Amazon S3 vs EBS vs EFS Flashcards
S3
Types of Storage: Object storage. You can store virtually any kind of data in any format
Features: Accessible to anyone or any service with the right permissions
Max Storage Style: Virtually unlimited
Max File Size: Individual Amazon S3 Objects can range in size to a maximum of 5 terabytes
Performance: Multiple GBs per second; supports multi part upload
Durability: Stored redundantly across multiple AZs, has 99.999999999% durability
Availability: S3 Standard – 99.99% availability S3 Standard-IA – 99.9% availability, S3 One Zone-IA – 99.5% availability, S3 Intelligent Tiering – 99.9%
Scalability: Highly scalable
Data Accessing: one to millions of connections over the web; S3 provides a REST web services interface
Access Control: Uses bucket policies and IAM user policies. Has block public access settings to help manage public access to resources.
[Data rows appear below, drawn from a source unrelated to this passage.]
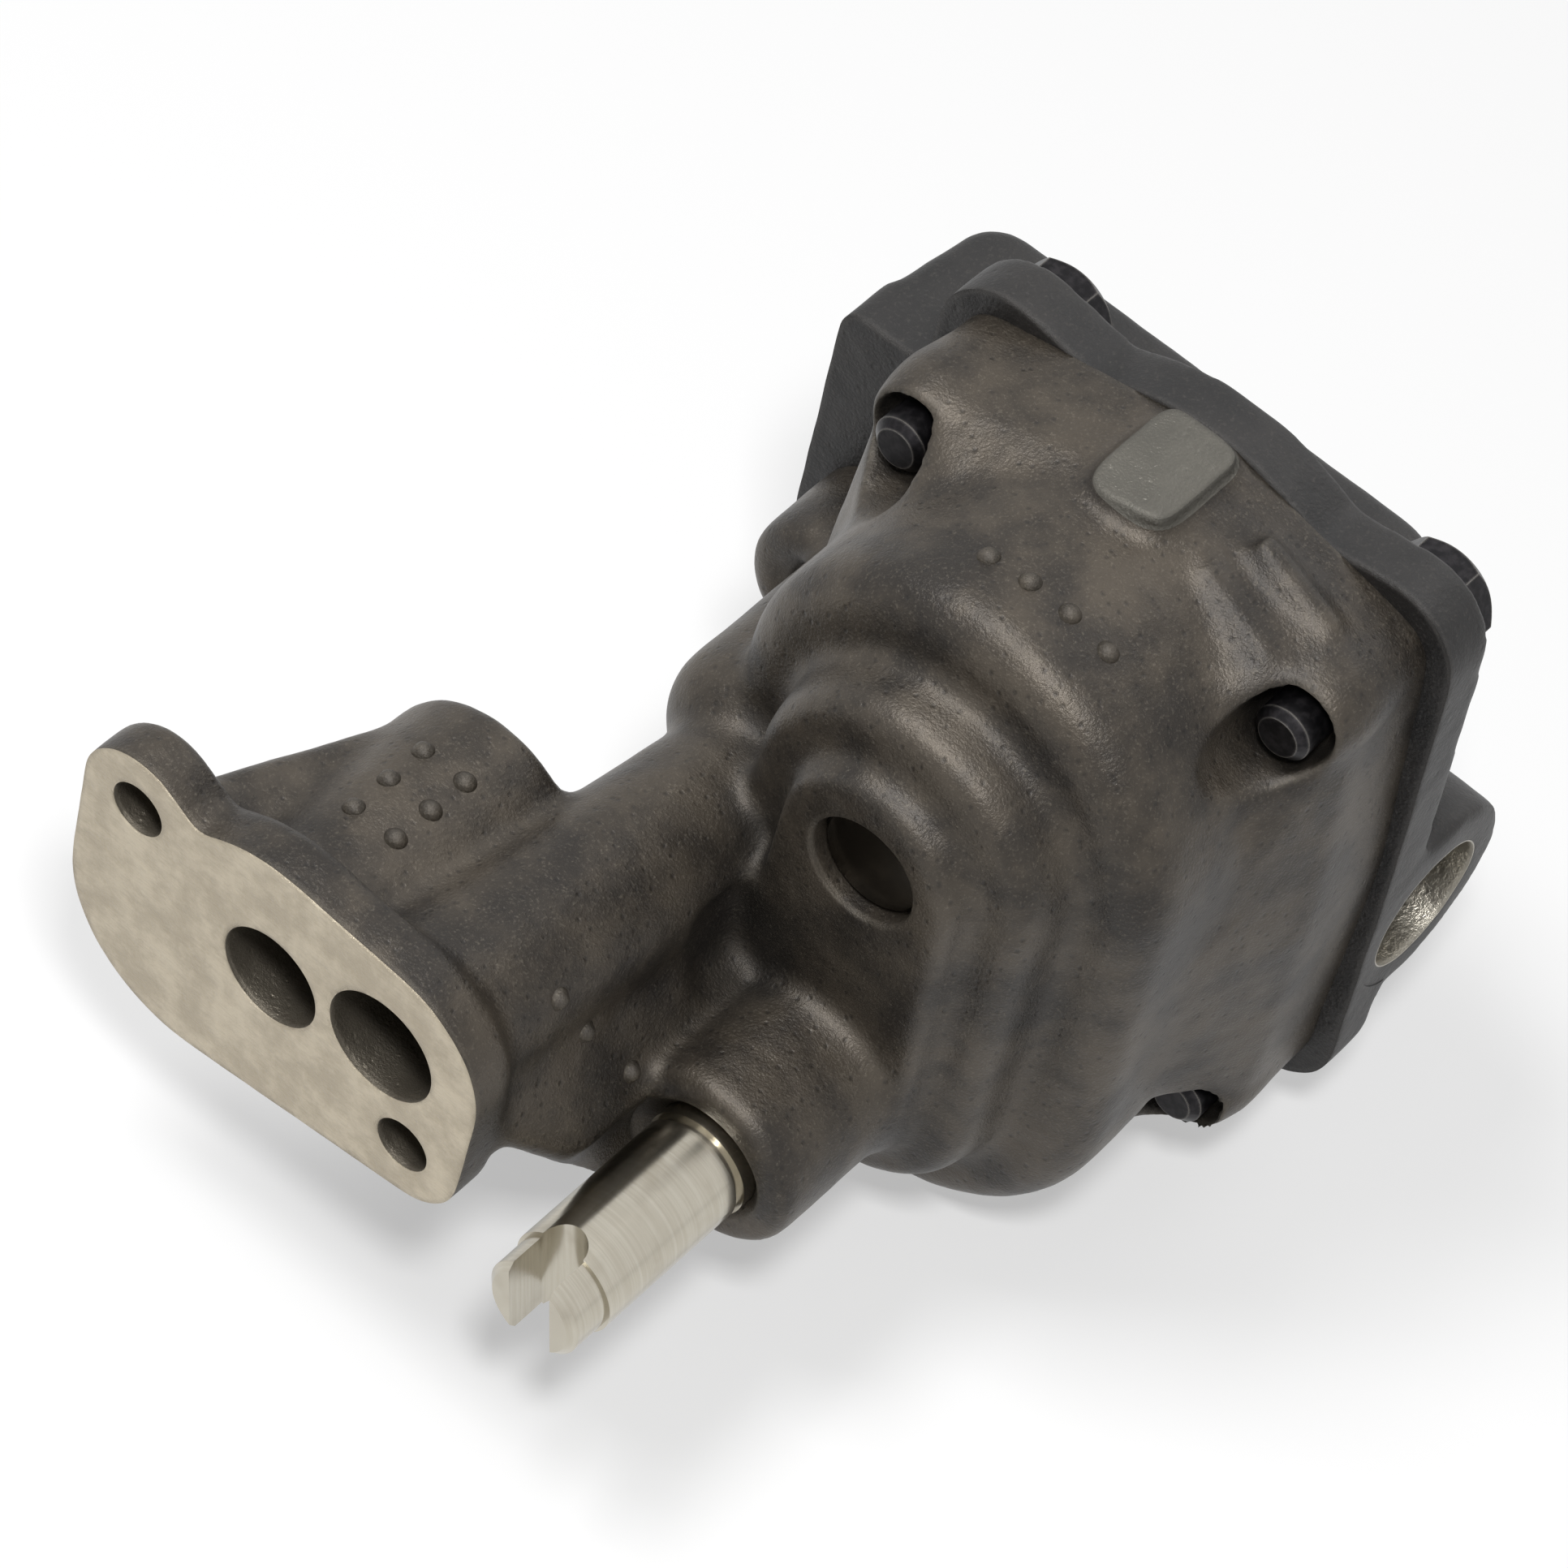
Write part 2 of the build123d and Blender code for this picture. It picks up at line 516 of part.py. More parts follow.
# ---- screws --------------------------------------------------------------------
def screw(place):
    """Hex-head cover screw, its tip standing proud of the body's spot face."""
    seat = SCREW_SEAT_Y + WASHER_THICKNESS
    back = seat + SCREW_HEAD_HEIGHT
    shank = chamfer(front_edges(rod(place, SCREW_R, SCREW_TIP_Y, seat), SCREW_TIP_Y), 0.9)
    head = prism(Pos(*place) * RegularPolygon(SCREW_HEAD_R, 6), seat, back)
    crown = loft([section(back) * disc(place, SCREW_HEAD_R - 0.9),
                  section(seat) * disc(place, SCREW_HEAD_R + 3)])
    return shank + (head & crown)


def lock_washer(place):
    """Split spring washer under a screw's head."""
    back = SCREW_SEAT_Y + WASHER_THICKNESS
    ring = rod(place, WASHER_R, SCREW_SEAT_Y, back) - rod(place, SCREW_R + 0.1, SCREW_SEAT_Y, back)
    x, z = place
    split = Pos(x, (SCREW_SEAT_Y + back) / 2, z + WASHER_R / 2) * Rot(0, 0, 30) * Box(0.8, 6, WASHER_R)
    return ring - split


# ---- relief valve -----------------------------------------------------------------
def along_x(x, y=VALVE_Y, z=VALVE_Z):
    return Pos(x, y, z) * Rot(0, 90, 0)


def relief_valve():
    """Cup-shaped plunger whose skirt takes the end of the spring."""
    plunger = along_x(VALVE_SEAT_X - VALVE_LENGTH / 2) * Cylinder(VALVE_R, VALVE_LENGTH)
    skirt_middle_x = VALVE_SEAT_X - VALVE_LENGTH + VALVE_SKIRT / 2
    hollow = along_x(skirt_middle_x) * Cylinder(VALVE_R - VALVE_WALL, VALVE_SKIRT)
    return plunger - hollow


def spring_ends():
    left = RETAINER_X + RETAINER_R + 0.3
    right = VALVE_SEAT_X - VALVE_LENGTH + VALVE_SKIRT - 0.3
    return left, right


def relief_spring():
    left, right = spring_ends()
    height = right - left - 2 * SPRING_WIRE_R
    helix = Helix(height / SPRING_COILS, height, SPRING_R)
    start = Plane(origin=helix @ 0, z_dir=helix % 0)
    coil = sweep(start * Circle(SPRING_WIRE_R), path=helix)
    return Pos(left + SPRING_WIRE_R, VALVE_Y, VALVE_Z) * Rot(0, 90, 0) * coil


def retaining_pin():
    """The cross pin, pressed up into the tunnel from below, that keeps the spring in."""
    length = RETAINER_TOP_Z - TUNNEL_BOTTOM - 0.5
    return Pos(RETAINER_X, VALVE_Y, RETAINER_TOP_Z) * Cylinder(RETAINER_R, length, align=DOWNWARDS)


# ---- write the pieces -----------------------------------------------------------------
def all_pieces():
    pieces = {
        "pump_body": pump_body(),
        "pump_cover": pump_cover(),
        "drive_shaft": drive_shaft(),
        "drive_gear": gear(DRIVE, DRIVE_SHAFT_R, 0) - gear_pin(),
        "drive_gear_pin": gear_pin(),
        "idler_shaft": idler_shaft(),
        "idler_gear": gear(IDLER, IDLER_SHAFT_R + RUNNING_CLEARANCE, 180 / TEETH),
        "relief_valve": relief_valve(),
        "relief_spring": relief_spring(),
        "relief_retaining_pin": retaining_pin(),
    }
    for name, spot in SCREW_PLACES.items():
        pieces["cover_screw_" + name] = screw(spot)
        pieces["lock_washer_" + name] = lock_washer(spot)
    return pieces


def place(part):
    return Pos(-BOLT_X, 0, -BOLT_Z) * part


os.makedirs("parts", exist_ok=True)
for node, part in all_pieces().items():
    export_step(place(part), "parts/" + node + ".step")
    print(node, round(part.volume, 1), len(part.solids()))
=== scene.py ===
# %% [markdown]
# # An engine oil pump, dressed in the metals it is made of
#
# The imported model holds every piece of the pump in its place. This lesson adds what a solid can't carry:
# the sandy skin of cast iron, the stained sheen of a ground face, polished shaft steel, black oxide on the
# screws, and the light to see them by. Lengths are in metres, and each piece is named for what it does in
# the pump.

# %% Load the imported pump
import json
import math
import bmesh
import bpy
import numpy as np
from mathutils import Matrix, Vector, noise

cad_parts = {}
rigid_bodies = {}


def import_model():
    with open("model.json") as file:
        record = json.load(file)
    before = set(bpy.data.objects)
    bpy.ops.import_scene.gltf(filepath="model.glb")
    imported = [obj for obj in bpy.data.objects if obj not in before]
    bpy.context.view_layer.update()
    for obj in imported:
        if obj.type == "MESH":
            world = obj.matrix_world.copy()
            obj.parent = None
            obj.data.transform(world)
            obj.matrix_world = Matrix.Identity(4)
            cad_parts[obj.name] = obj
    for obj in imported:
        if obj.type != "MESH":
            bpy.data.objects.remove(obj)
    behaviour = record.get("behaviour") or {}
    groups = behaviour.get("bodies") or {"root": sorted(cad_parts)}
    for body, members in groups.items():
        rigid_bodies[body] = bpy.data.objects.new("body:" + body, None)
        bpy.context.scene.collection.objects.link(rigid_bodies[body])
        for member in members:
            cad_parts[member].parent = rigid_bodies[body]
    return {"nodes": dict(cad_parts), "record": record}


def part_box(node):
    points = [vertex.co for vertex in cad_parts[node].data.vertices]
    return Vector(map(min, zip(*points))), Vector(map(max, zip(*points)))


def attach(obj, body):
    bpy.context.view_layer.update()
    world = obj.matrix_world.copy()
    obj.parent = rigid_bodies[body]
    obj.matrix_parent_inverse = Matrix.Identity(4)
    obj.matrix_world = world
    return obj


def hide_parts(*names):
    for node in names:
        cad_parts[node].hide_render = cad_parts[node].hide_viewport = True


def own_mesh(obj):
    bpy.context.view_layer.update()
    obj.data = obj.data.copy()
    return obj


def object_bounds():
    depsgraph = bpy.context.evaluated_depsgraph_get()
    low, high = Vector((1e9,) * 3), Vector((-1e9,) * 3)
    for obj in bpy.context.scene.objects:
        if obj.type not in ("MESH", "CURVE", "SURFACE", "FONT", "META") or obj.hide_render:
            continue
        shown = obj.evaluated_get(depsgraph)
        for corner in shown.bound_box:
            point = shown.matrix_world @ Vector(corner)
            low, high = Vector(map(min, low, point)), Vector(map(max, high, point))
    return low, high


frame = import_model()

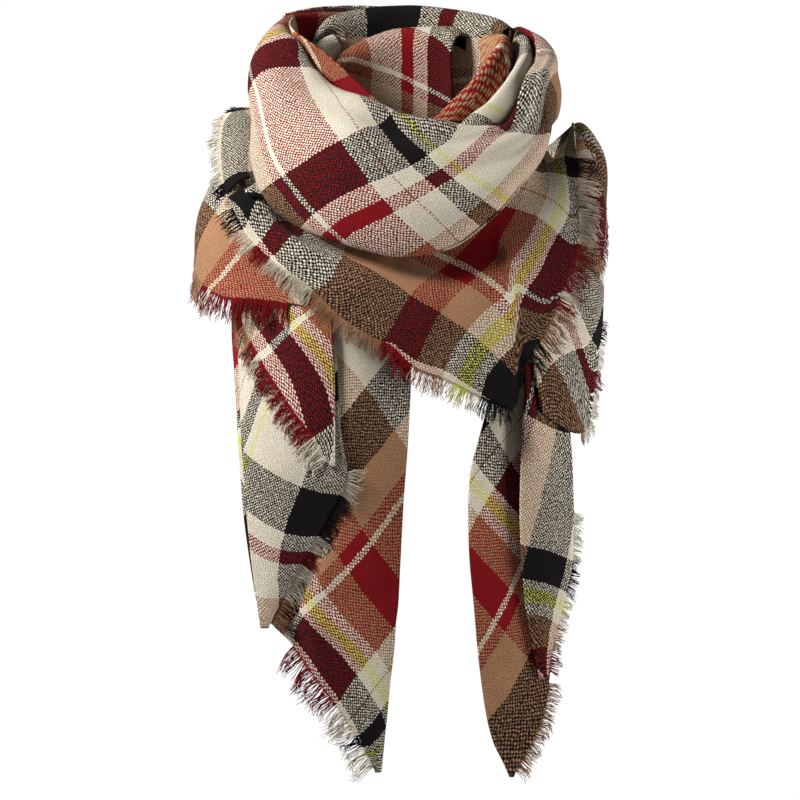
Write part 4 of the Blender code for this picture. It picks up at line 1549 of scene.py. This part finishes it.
@dataclass
class NeckWindings:
    """The turns inside the neck, from the neck outwards, and the crossing at the nape."""

    inner_wrap: Stretch = wound("neck_inner_wrap", NECK_INNER_WRAP)
    left_fold: Stretch = wound("neck_left_fold", NECK_LEFT_FOLD, ("neck_inner_wrap",))
    inner_roll: Stretch = wound("roll_right_inner", ROLL_RIGHT_INNER, ("neck_inner_wrap",), need=WALL + 0.2)
    back_band: Stretch = wound(
        "neck_back_band", NECK_BACK_BAND, ("neck_inner_wrap", "neck_left_fold", "roll_right_inner")
    )
    middle_roll: Stretch = wound(
        "roll_right_middle", ROLL_RIGHT_MIDDLE, ("roll_right_inner", "neck_back_band")
    )
    rim_turn: Stretch = wound("rim_turn_left", RIM_TURN_LEFT, ("neck_left_fold", "neck_back_band"))
    nape: Stretch = wound(
        "nape_wrap",
        NAPE_WRAP,
        ("neck_back_band", "shoulder_right", "bib_under_left", "cowl_front"),
        last_part=0.3,
    )

    def inside(self) -> list[Stretch]:
        """The turns that the swag lies on, in the order in which they settle."""
        inner = [self.inner_wrap, self.left_fold, self.inner_roll]
        return [*inner, self.back_band, self.middle_roll, self.rim_turn]

    def outside(self) -> list[Stretch]:
        """The crossing that lies on the swag's end."""
        return [self.nape]


@dataclass
class FrontSwag:
    """The thick swag at the front of the neck, which hangs over the top of the bib."""

    swag: Stretch = wound(
        "cowl_front",
        COWL_FRONT,
        ("bib", "bib_under_left", "roll_right_middle", "rim_turn_left", "neck_left_fold", "neck_back_band"),
        COWL_CREASES,
    )

    def stretches(self) -> list[Stretch]:
        """The swag."""
        return [self.swag]


@dataclass
class ChestCorner:
    """The folded corner over the chest, what shows beneath it and its edges over the shoulders."""

    under_left: Stretch = wound(
        "bib_under_left", BIB_UNDER_LEFT, ("tail_left_back", "tail_left_flap", "tail_left_top")
    )
    under_right: Stretch = wound(
        "bib_under_right", BIB_UNDER_RIGHT, ("tail_right_back", "tail_right_flap"), need=WALL + GAP + 0.4
    )
    shoulder_right: Stretch = wound(
        "shoulder_right",
        SHOULDER_RIGHT,
        ("bib_under_right", "tail_right_back", "tail_right_flap"),
        need=WALL + GAP + 0.3,
    )
    bib: Stretch = wound("bib", BIB, CHEST_BELOW, BIB_CREASES, corner=34.0)
    shoulder_left: Stretch = wound("shoulder_left", SHOULDER_LEFT, ("bib", "cowl_front", "bib_under_left"))

    def beneath(self) -> list[Stretch]:
        """What the bib lies on, in the order in which they settle."""
        return [self.under_left, self.under_right, self.shoulder_right]


@dataclass
class LongEnd:
    """One long end of the scarf, in its layers from the back forwards."""

    layers: tuple[Stretch, ...]

    @classmethod
    def left(cls) -> "LongEnd":
        """The end that hangs on the left.

        Returns:
            The end, with its three layers.
        """
        back = Panel("tail_left_back", TAIL_LEFT_BACK, (), TAIL_LEFT_CREASES)
        flap = Panel("tail_left_flap", TAIL_LEFT_FLAP, (back.node,))
        top = Panel("tail_left_top", TAIL_LEFT_TOP, (flap.node, back.node))
        for layer in (back, flap, top):
            layer.held = Hold.HUNG
        return cls((back, flap, top))

    @classmethod
    def right(cls) -> "LongEnd":
        """The end that hangs on the right.

        Returns:
            The end, with its two layers.
        """
        back = Panel("tail_right_back", TAIL_RIGHT_BACK, (), TAIL_RIGHT_CREASES)
        flap = Panel("tail_right_flap", TAIL_RIGHT_FLAP, (back.node,), FLAP_RIGHT_CREASES)
        for layer in (back, flap):
            layer.held = Hold.HUNG
        return cls((back, flap))


FIRST, SECOND = YarnSet.FIRST, YarnSet.SECOND
HEM, LEFT, RIGHT = Side.HEM, Side.LEFT, Side.RIGHT
LEFT_BELOW_TOP, LEFT_BELOW_FLAP, RIGHT_BELOW_FLAP = LEFT_LAYERS[:2], LEFT_LAYERS[:1], RIGHT_LAYERS[:1]
FRINGES = (
    # node, stretch, side, part of the side, yarns, length, seed
    Fringe("fringe_bib_left", "bib", HEM, (0.02, 0.70), FIRST, 15, 1, over=CHEST_BELOW),
    Fringe("fringe_bib_right", "bib", HEM, (0.71, 0.97), SECOND, 20, 2, over=CHEST_BELOW),
    Fringe(
        "fringe_shoulder_left", "shoulder_left", HEM, (0, 1), FIRST, 12, 3, over=("bib_under_left", "bib")
    ),
    Fringe("fringe_under_left", "bib_under_left", HEM, (0.6, 0.97), SECOND, 19, 4, over=LEFT_LAYERS),
    Fringe("fringe_under_right", "bib_under_right", HEM, (0.5, 1), FIRST, 11, 5, over=RIGHT_LAYERS),
    Fringe(
        "fringe_shoulder_right", "shoulder_right", HEM, (0.08, 0.5), FIRST, 10, 11, over=("bib_under_right",)
    ),
    Fringe("fringe_tail_left_top", "tail_left_top", LEFT, (0.2, 0.99), SECOND, 18, 6, over=LEFT_BELOW_TOP),
    Fringe(
        "fringe_tail_left_flap", "tail_left_flap", RIGHT, (0.52, 0.99), FIRST, 16, 7, over=LEFT_BELOW_FLAP
    ),
    Fringe("fringe_tail_left_back", "tail_left_back", LEFT, (0.73, 0.99), SECOND, 21, 8),
    Fringe(
        "fringe_tail_right_flap", "tail_right_flap", RIGHT, (0.55, 0.99), FIRST, 10, 9, over=RIGHT_BELOW_FLAP
    ),
    Fringe("fringe_tail_right_back", "tail_right_back", RIGHT, (0.80, 0.99), FIRST, 12, 10),
)


@dataclass(frozen=True)
class Studio:
    """The camera, the soft light, the plain floor and the white wall."""

    target: tuple[float, float, float] = (-0.0045, -0.130, -0.189)
    distance: float = 5.0
    elevation: float = 8.0
    lens: float = 250.0
    floor: float = -2.6
    wall: float = 8.0  # how far behind the scarf the wall stands
    surround: float = 0.11
    lamps: tuple[tuple[str, float, float, tuple[float, float, float]], ...] = (
        ("key", 56.0, 0.45, (-1.35, -0.70, 0.95)),
        ("fill", 22.0, 0.6, (1.50, -0.40, -0.45)),
    )

    def camera(self) -> None:
        """Sets the camera in front of the scarf, a little above it."""
        data = bpy.data.cameras.new("camera")
        data.lens = self.lens
        data.sensor_width = SENSOR
        data.clip_end = 200.0
        camera = link_new("camera", data)
        tilt = math.radians(self.elevation)
        back = mathutils.Vector((0.0, -math.cos(tilt), math.sin(tilt)))
        camera.location = mathutils.Vector(self.target) + back * self.distance
        camera.rotation_mode = "QUATERNION"
        camera.rotation_quaternion = (-back).to_track_quat("-Z", "Y")
        bpy.context.scene.camera = camera

    def lights(self) -> None:
        """Adds a dim even surround and a soft lamp high on each side, the left one the stronger."""
        world = bpy.data.worlds.new("surround")
        world.use_nodes = True
        world.node_tree.nodes["Background"].inputs["Color"].default_value = (1.0, 1.0, 1.0, 1.0)
        world.node_tree.nodes["Background"].inputs["Strength"].default_value = self.surround
        bpy.context.scene.world = world
        aim = mathutils.Vector((0.0, -0.12, -0.05))
        for name, power, size, place in self.lamps:
            data = bpy.data.lights.new(name, "AREA")
            data.energy = power
            data.size = size
            light = link_new(name, data)
            light.location = place
            light.rotation_mode = "QUATERNION"
            light.rotation_quaternion = (aim - mathutils.Vector(place)).to_track_quat("-Z", "Y")
        bpy.context.scene.view_settings.view_transform = "Standard"

    def stage(self) -> None:
        """Lays a wide pale floor well below the scarf and stands a bright white wall far behind it."""
        half, low, far, high, side = 60.0, self.floor, self.wall, 6.0, 8.0
        floor = [(-half, -half, low), (half, -half, low), (half, half, low), (-half, half, low)]
        wall = [(-side, far, low), (side, far, low), (side, far, high), (-side, far, high)]
        self._plane("floor", floor, self._pale())
        self._plane("wall", wall, self._white())

    @staticmethod
    def _plane(name: str, corners: list[tuple], material: bpy.types.Material) -> bpy.types.Object:
        """One flat face.

        Args:
            name: what the face is called.
            corners: its four corners.
            material: its finish.

        Returns:
            The face.
        """
        mesh = bpy.data.meshes.new(name)
        mesh.from_pydata(corners, [], [(0, 1, 2, 3)])
        mesh.materials.append(material)
        return link_new(name, mesh)

    @staticmethod
    def _pale() -> bpy.types.Material:
        """The finish of the floor.

        Returns:
            The material.
        """
        material = bpy.data.materials.new("pale_floor")
        material.use_nodes = True
        graph = Graph(material.node_tree)
        place = graph.add("ShaderNodeTexCoord", {}, {}).outputs["Object"]
        tone = graph.signal("ShaderNodeTexNoise", {}, {"Vector": place, "Scale": 0.4, "Detail": 2.0})
        colour = graph.blend(tone, (0.93, 0.93, 0.93, 1.0), (0.95, 0.95, 0.95, 1.0))
        shader = material.node_tree.nodes["Principled BSDF"]
        graph.feed(shader.inputs["Base Color"], colour)
        graph.feed(shader.inputs["Roughness"], 0.95)
        return material

    @staticmethod
    def _white() -> bpy.types.Material:
        """The finish of the wall, which glows evenly.

        Returns:
            The material.
        """
        material = bpy.data.materials.new("white_wall")
        material.use_nodes = True
        shader = material.node_tree.nodes["Principled BSDF"]
        shader.inputs["Base Color"].default_value = (0.0, 0.0, 0.0, 1.0)
        shader.inputs["Specular IOR Level"].default_value = 0.0
        shader.inputs["Emission Color"].default_value = (1.0, 1.0, 1.0, 1.0)
        shader.inputs["Emission Strength"].default_value = 1.02
        return material


def main() -> None:
    """Builds the studio and the scarf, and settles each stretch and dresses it."""
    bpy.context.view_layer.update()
    studio = Studio()
    studio.camera()
    studio.lights()
    studio.stage()
    finishes = {
        kind: BrushedPlaid(f"plaid_{kind.value}", kind).material()
        for kind in (YarnSet.WOVEN, YarnSet.FIRST, YarnSet.SECOND)
    }
    loom = Loom(5.0, finishes[YarnSet.WOVEN], finishes, Strands())
    neck, swag, chest = NeckWindings(), FrontSwag(), ChestCorner()
    ends = [*LongEnd.left().layers, *LongEnd.right().layers]
    stretches = [
        *neck.inside(),
        *ends,
        *chest.beneath(),
        chest.bib,
        *swag.stretches(),
        *neck.outside(),
        chest.shoulder_left,
    ]
    for stretch in stretches:
        loom.settle(stretch)
        log.info("settled %s", stretch.node)
    strands = {fringe.node: (fringe.stretch, loom.fray(fringe)) for fringe in FRINGES}
    for stretch in stretches:
        loom.piece(stretch, [made for owner, made in strands.values() if owner == stretch.node])


if __name__ == "__main__":
    main()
Encryption Methods: Supports SSL endpoints using the HTTPS protocol, Client Side and Server Encryption
Backup and Restoration: Uses versioning or cross region replication
Pricing: Billing prices are based on the location of your bucket. Lower costs equal lower prices the more you use S3 storage
Use Cases: Web serving and content management, media and entertainment, backups, big data analytics, data lake
Service Endpoint: Can be accessed within and outside a VPC (via S3 bucket URL)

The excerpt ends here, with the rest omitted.